Repeat exactly, please, the lines that begin at the start of the listing and end at the line holding "a straight bar.".
--- START OF Dataset content ---
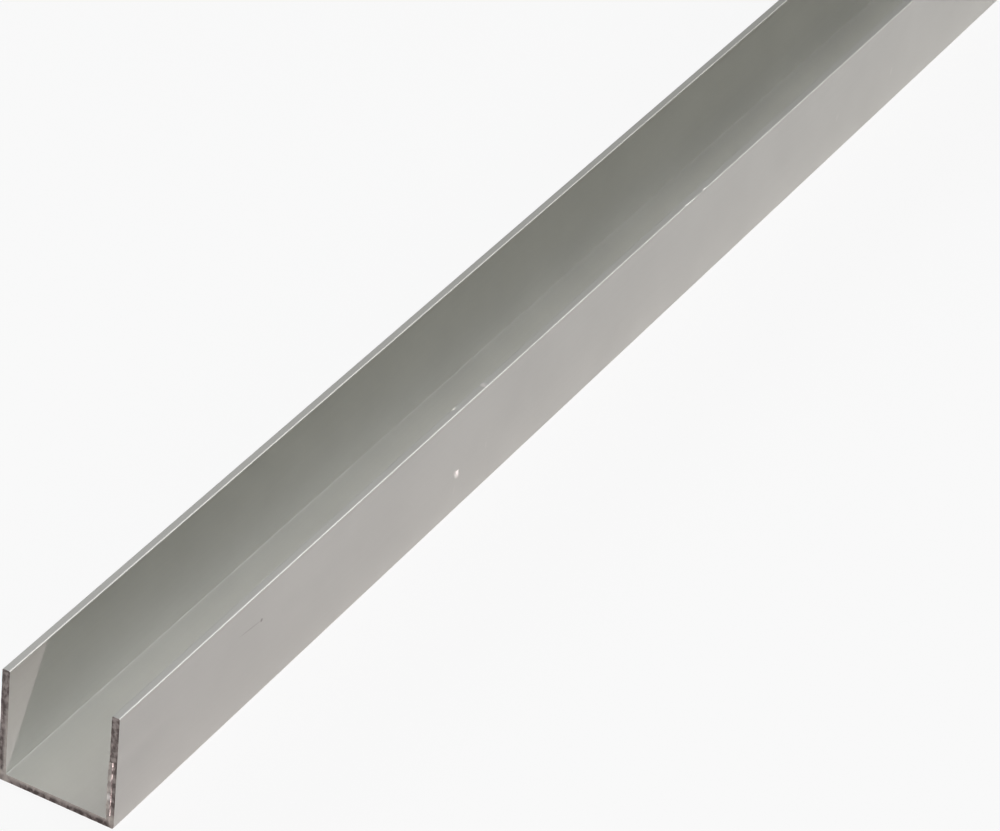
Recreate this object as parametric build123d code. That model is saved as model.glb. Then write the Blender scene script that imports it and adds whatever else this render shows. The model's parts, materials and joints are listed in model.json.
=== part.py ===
"""Aluminium U channel with equal sides: a plain extruded profile, sold as a straight bar.

The bar lies on its web with its open side up, as it rests by itself on a level floor.
X runs along the bar, Y across it and Z up out of the channel.
The origin is the middle of the underside of the web. All sizes are in millimetres.
"""

import os

from build123d import *

# The section, as its trade size gives it: width x height x wall.
section_width = 15.0  # over the outer faces of the two flanges
section_height = 15.0  # from the underside of the web to the flange tips
web_thickness = 1.0
flange_thickness = 1.0

# The small radii that the extrusion die leaves on every long edge.
outer_corner_radius = 0.3  # where the web turns into a flange, outside
inner_corner_radius = 0.3  # the same corner, inside the channel
tip_edge_radius = 0.2  # both edges of each flange tip

# A radius needs some flat left beside it on the wall that it rounds.
largest_share_of_wall = 0.45

# The bar is sawn square at both ends.
bar_length = 1000.0

# Two heights closer than this are one and the same.
same_height = 1e-6


def corners_at_height(sketch, height):
    """The section's corners that lie at one height above the underside."""
    return [v for v in sketch.vertices() if abs(v.Y - height) < same_height]


def channel_section():
    """The U section, drawn across the bar: local X is the bar's Y, local Y is its Z."""
    outline = Rectangle(section_width, section_height, align=(Align.CENTER, Align.MIN))
    channel_width = section_width - 2 * flange_thickness
    channel_depth = section_height - web_thickness
    channel = Pos(0, web_thickness) * Rectangle(
        channel_width, channel_depth, align=(Align.CENTER, Align.MIN)
    )
    section = outline - channel

    tip_radius = min(tip_edge_radius, largest_share_of_wall * flange_thickness)
    section = fillet(corners_at_height(section, section_height), tip_radius)
    section = fillet(corners_at_height(section, web_thickness), inner_corner_radius)
    return fillet(corners_at_height(section, 0), outer_corner_radius)


def u_channel():
    """The whole bar: one extrusion, half its length to each side of the origin."""
    return extrude(Plane.YZ * channel_section(), amount=bar_length / 2, both=True)


os.makedirs("parts", exist_ok=True)
export_step(u_channel(), "parts/u_channel.step")
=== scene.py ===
"""The looks of a straight bar of silver anodised aluminium U channel, sawn square at both ends.

The bar lies on its web with its open side up. X runs along the bar, Y across it and Z up.
Its sawn near end, which the camera looks at, is at the low end of X. Sizes are in metres.
"""

import json
import math

import bmesh
import bpy
from mathutils import Euler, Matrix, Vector


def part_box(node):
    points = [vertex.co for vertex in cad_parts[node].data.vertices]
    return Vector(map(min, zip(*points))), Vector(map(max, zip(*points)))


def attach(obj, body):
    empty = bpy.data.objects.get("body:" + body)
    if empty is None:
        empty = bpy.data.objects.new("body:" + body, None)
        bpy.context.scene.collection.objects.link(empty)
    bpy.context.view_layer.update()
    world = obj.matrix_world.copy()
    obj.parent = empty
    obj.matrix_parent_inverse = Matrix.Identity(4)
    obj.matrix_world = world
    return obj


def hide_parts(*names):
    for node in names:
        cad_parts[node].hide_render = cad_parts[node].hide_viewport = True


bl_info = {
    "name": "Aluminium U channel",
    "version": (1, 0, 0),
    "blender": (4, 5, 0),
    "location": "3D View > Sidebar > U channel",
    "description": "Draws a bar of anodised aluminium U channel and the studio that it lies in",
    "category": "Add Mesh",
}

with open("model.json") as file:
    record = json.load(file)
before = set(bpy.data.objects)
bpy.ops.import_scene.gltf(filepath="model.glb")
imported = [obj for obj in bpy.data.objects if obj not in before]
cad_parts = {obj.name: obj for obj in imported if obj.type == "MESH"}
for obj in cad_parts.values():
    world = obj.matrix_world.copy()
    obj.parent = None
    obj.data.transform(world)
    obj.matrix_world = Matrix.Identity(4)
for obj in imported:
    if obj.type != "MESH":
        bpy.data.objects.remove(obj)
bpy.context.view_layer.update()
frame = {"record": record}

MM = 0.001
MICRON = 0.000001
PIECE = "u_channel_bar"
NODE = "u_channel"
mounts = {mount["name"]: Vector(mount["pos_m"]) for mount in frame["record"]["mounts"]}
BOX_LOW, BOX_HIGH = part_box(NODE)
SMALLEST = 1e-6  # lengths that differ by less are the same
FACING = 0.9  # a face whose normal is this much along an axis faces that way

# How finely the bar is cut up before its ends and marks are shaped.
STRIP_WIDTH = 0.5 * MM
ARC_SEGMENTS = 8
SMOOTH_ANGLE = math.radians(30)
CUT_STRETCH = 0.4 * MM  # the last stretch before a cut, kept apart so that only the cut is shaped

# What the saw leaves: facets over the whole cut, and a burr along part of the near flange's.
SAW_GRAIN = 0.6 * MM
FACET_CUTS = 3  # how many times each edge in the cut is divided
BURR_WIDTH = 0.5 * MM
BURR_BOTTOM = 1.6 * MM
BURR_TOP = 8.9 * MM
BURR_OVERHANG = 0.08 * MM  # how far the burr leans over the channel
BURR_GRAIN = 0.8 * MM
BURR_RAGGED = 0.2 * MM  # how far its edge wanders

# A displaced surface moves inwards only, or as far to one side as to the other.
INWARDS, BOTH_WAYS = 0, 0.5

# Knocks on the near flange, four on its tip and one on its outer face: how far from the sawn
# end, over what half length, across which part of the wall, counted from its outer face, at
# what height, and how far the metal is pushed.
NICK_FLOOR = 0.5  # the share of a knock's length that is pushed all the way
AT_TIP = (14.65 * MM, 15.1 * MM)
AT_OUTER_FACE = (-0.1 * MM, 0.1 * MM)
NICKS = (
    {"from_end": 79.4 * MM, "half_length": 0.4 * MM, "from_face": (0.15 * MM, 0.6 * MM),
     "height": AT_TIP, "push": (0, 0, -0.2 * MM)},
    {"from_end": 72.8 * MM, "half_length": 0.6 * MM, "from_face": (0.75 * MM, 0.88 * MM),
     "height": AT_TIP, "push": (0, 0, -0.1 * MM)},
    {"from_end": 130.8 * MM, "half_length": 0.6 * MM, "from_face": (-0.1 * MM, 0.3 * MM),
     "height": AT_TIP, "push": (0, 0.1 * MM, -0.06 * MM)},
    {"from_end": 136.0 * MM, "half_length": 0.6 * MM, "from_face": (-0.1 * MM, 0.5 * MM),
     "height": AT_TIP, "push": (0, 0.12 * MM, -0.1 * MM)},
    {"from_end": 73.5 * MM, "half_length": 0.5 * MM, "from_face": AT_OUTER_FACE,
     "height": (5.4 * MM, 5.6 * MM), "push": (0, 0.3 * MM, 0)},
)

# The bar's material slots for its cut and its burr. Slot 0 is the skin, which the rest keeps.
SAWN, BURR = 1, 2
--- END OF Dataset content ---
| Correct result |
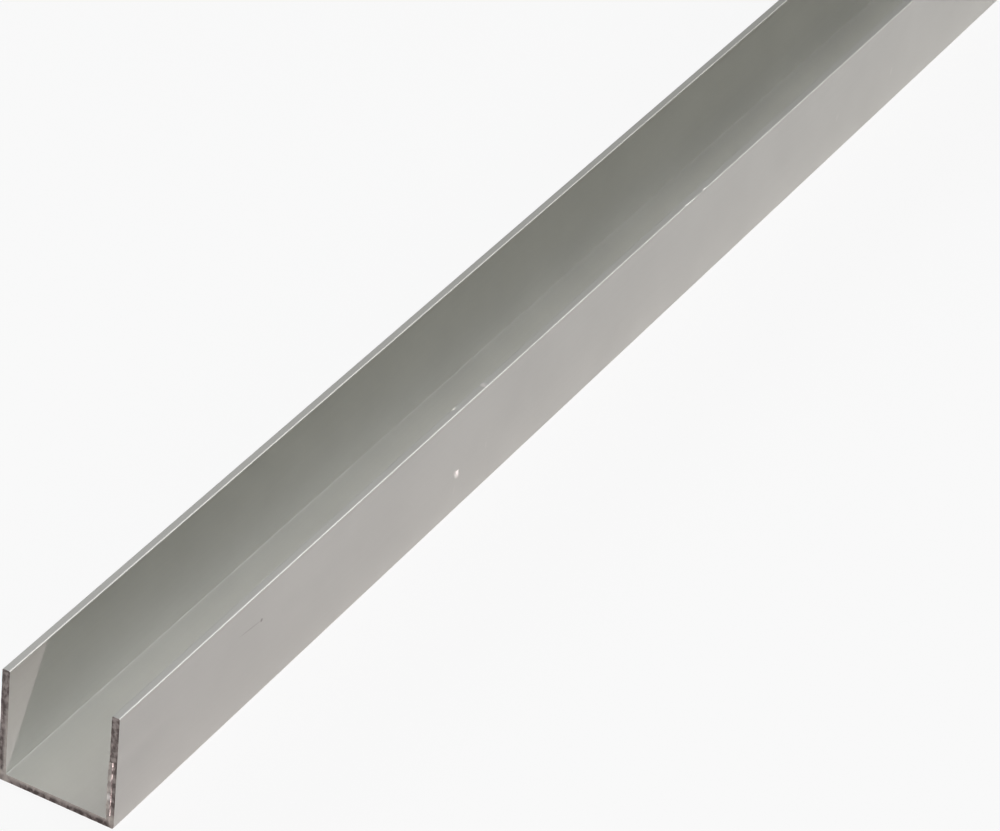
Recreate this object as parametric build123d code. That model is saved as model.glb. Then write the Blender scene script that imports it and adds whatever else this render shows. The model's parts, materials and joints are listed in model.json.
=== part.py ===
"""Aluminium U channel with equal sides: a plain extruded profile, sold as a straight bar.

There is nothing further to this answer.